Estos factores sobre los que podemos actuar, según el FCBC, pueden ser claramente identificados. Si bien el incremento de extrema sequía, fuertes vientos y altas temperaturas son impredecibles, también la intervención humana en el cambio de uso del suelo es parte central del problema ya que las tierras de producción forestal permanente son cada vez más invadidas por la ganadería y agricultura, utilizando prácticas de desmonte y “chaqueo” inadecuadas. Para esto, la aplicación de la Ley 741, la cual amplía el desmonte de 5 a 20 hectáreas en tierras con cobertura boscosa, y la aplicación del Decreto Supremo 3973 que autoriza el desmonte y las quemas controladas, han facilitado la fragmentación del bosque, incrementando así las probabilidades de quemas en las áreas abiertas y su potencial traspaso a los bosques.

A esto se suma un modelo de desarrollo cruceño basado en el monocultivo y la producción ganadera, que ha motivado el interés de inversión extranjera, principalmente del Brasil, que en algunos casos han conformado empresas de gran volumen y afectación. La infraestructura desarrollada para la exportación de carne vacuna es un claro reflejo de ello. A esto se debe sumar la expansión de las colonias menonitas y el incremento de asentamientos campesinos que impulsan prácticas de producción agrícola inadecuadas a las condiciones ecológicas de los ecosistemas tropicales secos.

Por último, pero tal vez de mayor importancia, se debe mencionar la insuficiente capacidad de control de parte de las autoridades a todos los niveles para evitar los asentamientos en tierras de producción forestal y los incendios ilegales, así como la deficiente respuesta institucional y la incapacidad de coordinación entre los distintos niveles de gobierno para hacer frente a la magnitud de los incendios.

Parece que poco aprendimos de la pesadilla dantesca que vivimos en 2019, cuando se quemaron más de 5,3 millones de hectáreas.

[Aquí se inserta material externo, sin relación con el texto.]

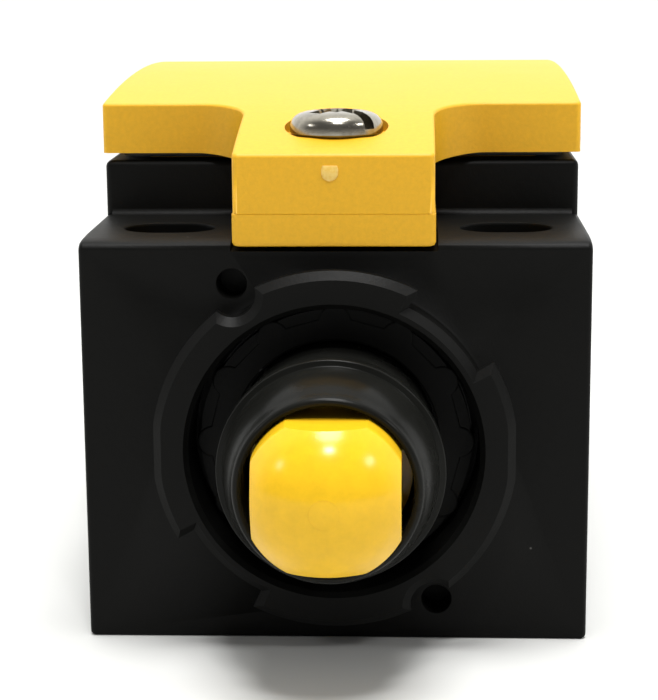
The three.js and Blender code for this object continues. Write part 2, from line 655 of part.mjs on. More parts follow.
function buildBlockCap() {
    const bottom = BLOCK_TOP + GAP;
    const plate = block([-BLOCK_HALF, BLOCK_FRONT, bottom], [BLOCK_HALF, BLOCK_REAR, CAP_TOP]);
    const barrier = block([-1, BLOCK_FRONT, CAP_TOP - 0.5], [1, BLOCK_REAR, CAP_TOP + 4]);
    const divider = block([-BLOCK_HALF, NO_TERMINAL_Y - 2.4, CAP_TOP - 0.5],
        [BLOCK_HALF, NO_TERMINAL_Y - 1.2, CAP_TOP + 3]);
    const tools = POLES.flatMap(({ front, screwY }) => SIDES.flatMap(({ sign }) => {
        const inner = TERMINAL_INNER - 0.15;
        const outer = TERMINAL_OUTER + 0.15;
        const left = sign < 0 ? -outer : inner;
        return [
            block([left, front - 0.15, bottom - 1], [left + outer - inner, front + TERMINAL_THICK + 0.15, CAP_TOP + 1]),
            cylinderZ(1.7, sign * TERMINAL_X, screwY, bottom - 1, CAP_TOP + 1, 16),
        ];
    }));
    return cut(union([plate, barrier, divider]), tools);
}

// Bent strip: fixed contact below the cap, clamping tongue on top of it.
function buildTerminal(sign, front, screwY) {
    const left = sign < 0 ? -TERMINAL_OUTER : TERMINAL_INNER;
    const right = sign < 0 ? -TERMINAL_INNER : TERMINAL_OUTER;
    const bottom = CAP_TOP + GAP;
    const leg = block([left, front, TERMINAL_BOTTOM], [right, front + TERMINAL_THICK, TERMINAL_TOP]);
    const tongue = block([left, front, bottom], [right, front + TERMINAL_LENGTH, TERMINAL_TOP]);
    const hole = cylinderZ(1.35, sign * TERMINAL_X, screwY, bottom - 1, TERMINAL_TOP + 1, 16);
    return leg.add(tongue).subtract(hole);
}

function buildClampPlate(sign, screwY) {
    const half = CLAMP_SIZE / 2;
    const bottom = TERMINAL_TOP + CLAMP_LIFT;
    const x = sign * TERMINAL_X;
    const plate = block([x - half, screwY - half, bottom], [x + half, screwY + half, bottom + CLAMP_THICK]);
    return plate.subtract(cylinderZ(1.45, x, screwY, bottom - 1, bottom + 2, 16));
}

// Cheese-head screw with a straight slot.
function slottedScrew(x, y, seat, headR, headHeight, shankR, tip) {
    const top = seat + headHeight;
    const profile = [[0, tip], [shankR, tip], [shankR, seat], [headR, seat], [headR, top - 0.3],
        [headR - 0.3, top], [0, top]];
    const screw = turnedZ(profile, x, y, 16);
    return screw.subtract(block([x - headR - 1, y - 0.35, top - 0.8], [x + headR + 1, y + 0.35, top + 1]));
}

function buildCarrier() {
    const rear = CARRIER_FRONT + CARRIER_LENGTH;
    const bar = block([-CARRIER_HALF, CARRIER_FRONT, CARRIER_BOTTOM], [CARRIER_HALF, rear, CARRIER_TOP]);
    const windowOf = (front, back) => block([-CARRIER_HALF - 1, front, AXIS_Z - WINDOW_HALF_HEIGHT],
        [CARRIER_HALF + 1, back, AXIS_Z + WINDOW_HALF_HEIGHT]);
    const ncFront = NC_BRIDGE_Y - BRIDGE_THICK / 2 - GAP;
    const ncRear = NC_BRIDGE_Y + BRIDGE_THICK / 2 + NC_SPRING_LENGTH + 2 * GAP;
    const noFront = NO_BRIDGE_Y - BRIDGE_THICK / 2 - NO_SPRING_LENGTH - 2 * GAP;
    const noRear = NO_BRIDGE_Y + BRIDGE_THICK / 2 + GAP;
    return cut(bar, [windowOf(ncFront, ncRear), windowOf(noFront, noRear)]);
}

function buildBridge(y) {
    const half = BRIDGE_THICK / 2;
    return block([-BRIDGE_HALF, y - half, AXIS_Z - BRIDGE_HEIGHT / 2],
        [BRIDGE_HALF, y + half, AXIS_Z + BRIDGE_HEIGHT / 2]);
}

// ---------------------------------------------------------------- assembly

const limitSwitch = new THREE.Group();

function place(name, solid, material) {
    const mesh = new THREE.Mesh(toGeometry(solid), material);
    mesh.name = name;
    limitSwitch.add(mesh);
}

place('housing', buildHousing(), blackPlastic);
place('cover', buildCover(), yellowPlastic);
place('cover_gasket', buildGasket(), rubber);
place('cover_screw', buildCoverScrew(), nickel);
place('cover_screw_washer', buildCoverScrewWasher(), rubber);
place('cover_screw_insert', buildInsert(), brass);

place('plunger', buildPlunger(), yellowGloss);
place('plunger_guide', buildPlungerGuide(), guidePlastic);
place('guide_ring', buildGuideRing(), blackPlastic);
place('guide_seal', sealRing(GUIDE_SEAL_R, GUIDE_SEAL_SECTION, RECESS_FLOOR + GUIDE_SEAL_SECTION), rubber);
place('plunger_seal', sealRing(PLUNGER_R - 0.45, 0.52, PLUNGER_FLAT_REAR + 1.6), rubber);
place('spring_seat', buildSpringSeat(), steel);
place('stem_clip', buildStemClip(), steel);
place('return_spring', helix(3.4, 0.55, 5, PLUNGER_HEAD_REAR + GAP, SHOULDER_Y - 0.65 - GAP), steel);

place('contact_block_base', buildBlockBase(), greenPlastic);
place('contact_block_cap', buildBlockCap(), greenPlastic);
place('contact_carrier', buildCarrier(), innerPlastic);
place('nc_bridge', buildBridge(NC_BRIDGE_Y), silver);
place('no_bridge', buildBridge(NO_BRIDGE_Y), silver);
const ncSpringFront = NC_BRIDGE_Y + BRIDGE_THICK / 2 + GAP;
place('nc_contact_spring', helix(1.4, 0.35, 5, ncSpringFront, ncSpringFront + NC_SPRING_LENGTH), steel);
const noSpringRear = NO_BRIDGE_Y - BRIDGE_THICK / 2 - GAP;
place('no_contact_spring', helix(1.4, 0.35, 5, noSpringRear - NO_SPRING_LENGTH, noSpringRear), steel);

for (const { pole, front, screwY } of POLES) {
    for (const { name, sign } of SIDES) {
        const seat = TERMINAL_TOP + CLAMP_LIFT + CLAMP_THICK + 0.05;
        place(`terminal_${pole}_${name}`, buildTerminal(sign, front, screwY), brass);
        place(`clamp_plate_${pole}_${name}`, buildClampPlate(sign, screwY), steel);
        place(`clamp_screw_${pole}_${name}`,
            slottedScrew(sign * TERMINAL_X, screwY, seat, 2.4, 1.8, 1.25, CAP_TOP - 0.9), steel);
    }
}
for (const { name, sign } of SIDES) {
    const y = BLOCK_REAR + EAR_LENGTH / 2;
    const seat = EAR_BOTTOM + EAR_HEIGHT + 0.05;
    place(`block_screw_${name}`, slottedScrew(sign * 7, y, seat, 2.1, 1.6, 1.1, FLOOR + 0.6), steel);
}

export default limitSwitch;
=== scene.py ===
"""Limit switch with a domed plunger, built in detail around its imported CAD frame.

All sizes are metres in the frame of the CAD model: the mounting face lies on Z = 0, the plunger
points along -Y and the cable entry opens along +Y.
"""

import json
import math

import bmesh
import bpy
from bpy.props import FloatProperty, FloatVectorProperty, IntProperty, PointerProperty
from mathutils import Matrix, Vector


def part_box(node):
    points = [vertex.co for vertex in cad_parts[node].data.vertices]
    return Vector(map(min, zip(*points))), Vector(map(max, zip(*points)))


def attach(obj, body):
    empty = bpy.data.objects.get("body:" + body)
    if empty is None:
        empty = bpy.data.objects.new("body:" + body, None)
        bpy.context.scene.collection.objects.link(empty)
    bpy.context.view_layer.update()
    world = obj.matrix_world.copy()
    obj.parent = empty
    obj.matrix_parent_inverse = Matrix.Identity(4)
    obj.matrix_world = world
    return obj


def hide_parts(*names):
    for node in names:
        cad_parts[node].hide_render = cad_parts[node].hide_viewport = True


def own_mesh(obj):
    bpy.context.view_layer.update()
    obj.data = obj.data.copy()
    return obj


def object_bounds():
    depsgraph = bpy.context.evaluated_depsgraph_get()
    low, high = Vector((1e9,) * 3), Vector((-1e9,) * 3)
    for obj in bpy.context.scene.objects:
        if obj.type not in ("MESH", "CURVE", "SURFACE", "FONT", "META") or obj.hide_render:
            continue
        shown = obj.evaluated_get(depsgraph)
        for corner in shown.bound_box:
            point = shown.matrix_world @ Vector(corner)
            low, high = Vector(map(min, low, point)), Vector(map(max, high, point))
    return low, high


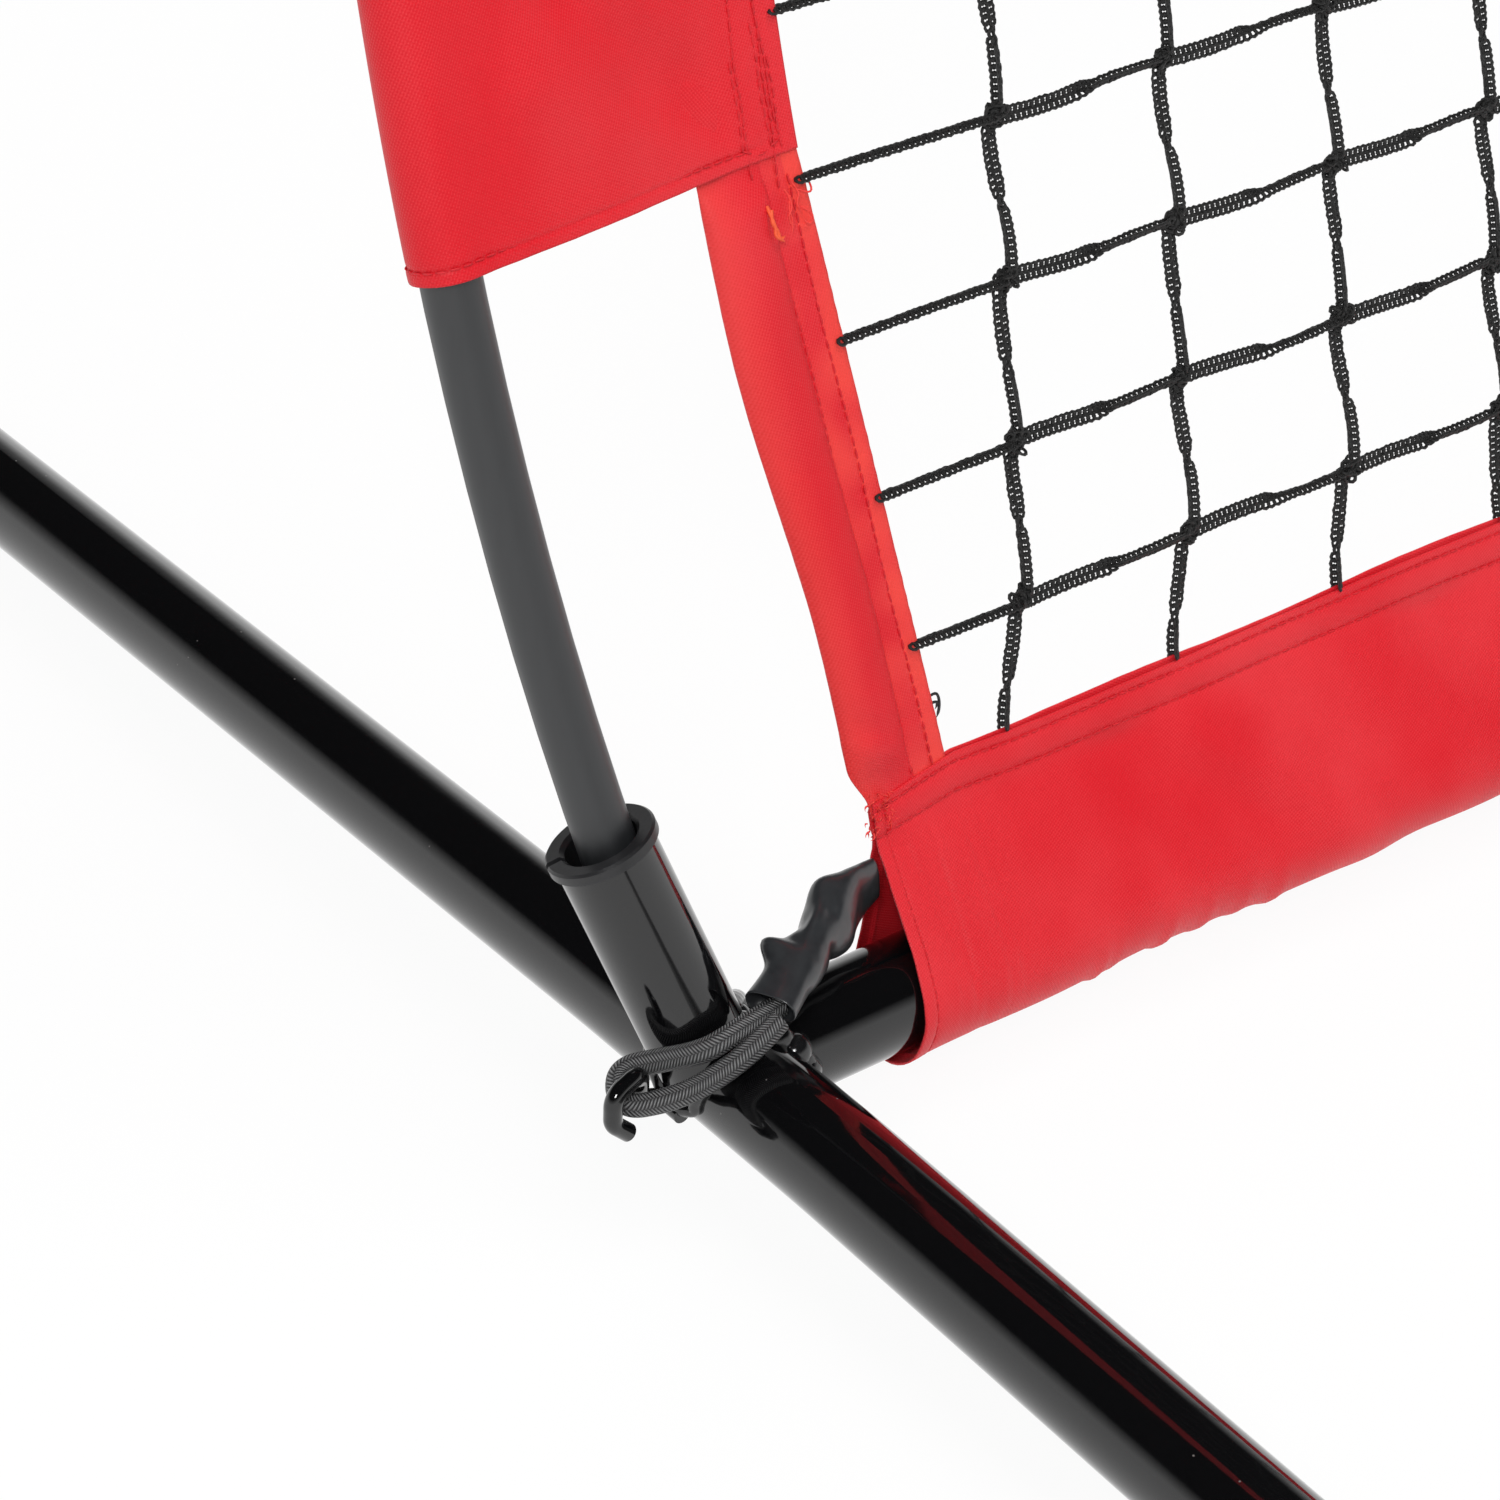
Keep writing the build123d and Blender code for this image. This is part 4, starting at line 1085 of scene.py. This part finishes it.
def shrinkRows(cfg, side):
    known = np.array(cfg["rings"])
    middle = spots(known[:, :3], side)
    reach = lengthsOf(middle)
    at = np.linspace(0, reach[-1], int(reach[-1] / (cfg["step"] * mm)))
    line = onLine(at, reach, middle)
    width, depth, square = (np.interp(at, reach, known[:, k]) for k in (3, 4, 5))
    for value, rounds in ((line, 6), (width, 3), (depth, 3)):
        for _ in range(rounds):
            value[1:-1] = (value[:-2] + 2 * value[1:-1] + value[2:]) / 4
    tangent = unit(np.gradient(line, axis=0))
    level = unit(np.stack([-tangent[:, 1], tangent[:, 0], np.zeros(len(line))], 1)) * side
    rise = np.cross(level, tangent) * side
    angle = ringAngles(cfg["around"])
    c, s = np.cos(angle)[None, :], np.sin(angle)[None, :]
    power = 1 - 0.45 * square[:, None]
    x = np.sign(c) * np.abs(c) ** power * width[:, None]
    y = np.sign(s) * np.abs(s) ** power * depth[:, None]
    share = (at / at[-1])[:, None]
    swell = np.zeros_like(x)
    for place, turn, reachAlong, reachRound, height in cfg["bumps"]:
        off = np.abs((angle - math.radians(turn) + math.pi) % (2 * math.pi) - math.pi)
        swell = swell + height * bell(share, place, reachAlong) * bell(off, 0, reachRound)
    places = skinOn(line, level, rise, x * mm, y * mm)
    lumps = flutter(places, cfg["lumpSize"], 12.5 + side)
    ripple = flutter(places, cfg["rippleSize"], 4.5 + side)
    swell = swell + (cfg["lump"] * lumps + 0.1 * ripple) * smooth(0.12, 0.3, share)
    places = places + swell[..., None] * unit(places - line[:, None, :]) * mm

    def closing(end, pairs):
        return [line[end] + (places[end] - line[end]) * size + tangent[end] * away * mm for size, away in pairs]

    places = np.concatenate([closing(0, ((0.8, 4.0), (0.93, -0.15))), places,
                             closing(-1, ((0.9, 0.25), (0.5, 0.3), (0.05, 0.0)))])
    along = np.concatenate([[-0.004, -0.0002], at, at[-1] + np.array([0.0003, 0.001, 0.002])])
    return places, np.linspace(0, 0.04, cfg["around"] + 1), along


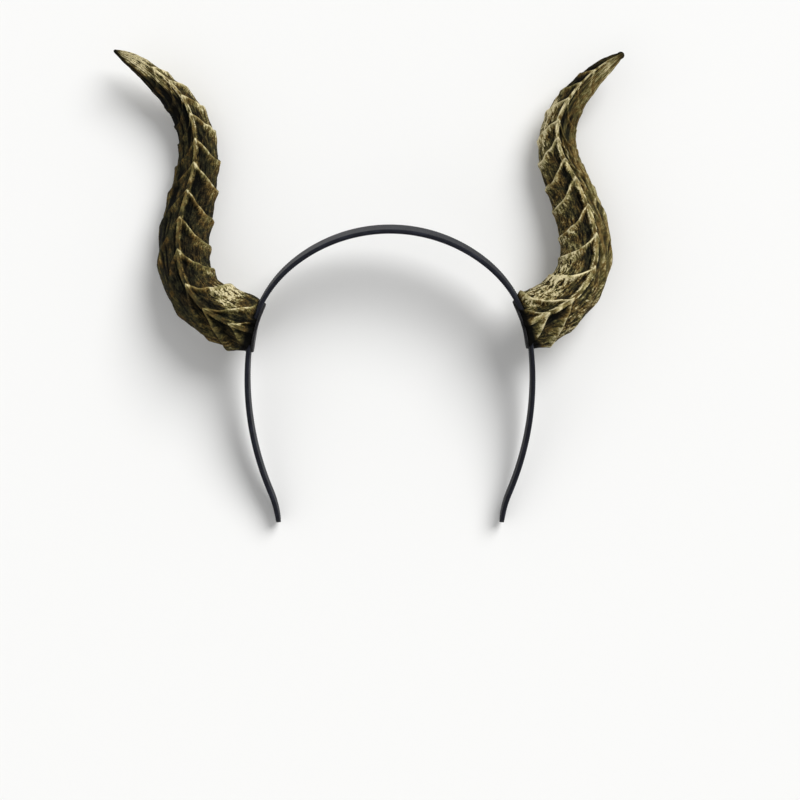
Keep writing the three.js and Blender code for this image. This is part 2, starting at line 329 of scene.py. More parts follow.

Frente a esto, cada vez se demanda con más fuerza establecer una pausa ecológica en el Bosque Chiquitano, e instituir estrategias de restauración y protección que consideren los medios de vida de las poblaciones que ya viven en el territorio. Solo así seremos fieles a nuestro acuerdo constitucional, que en su artículo 33 establece el derecho de las personas “a un medio ambiente saludable, protegido y equilibrado”, en armonía con otros seres vivos.

Lourdes Montero es cientista social.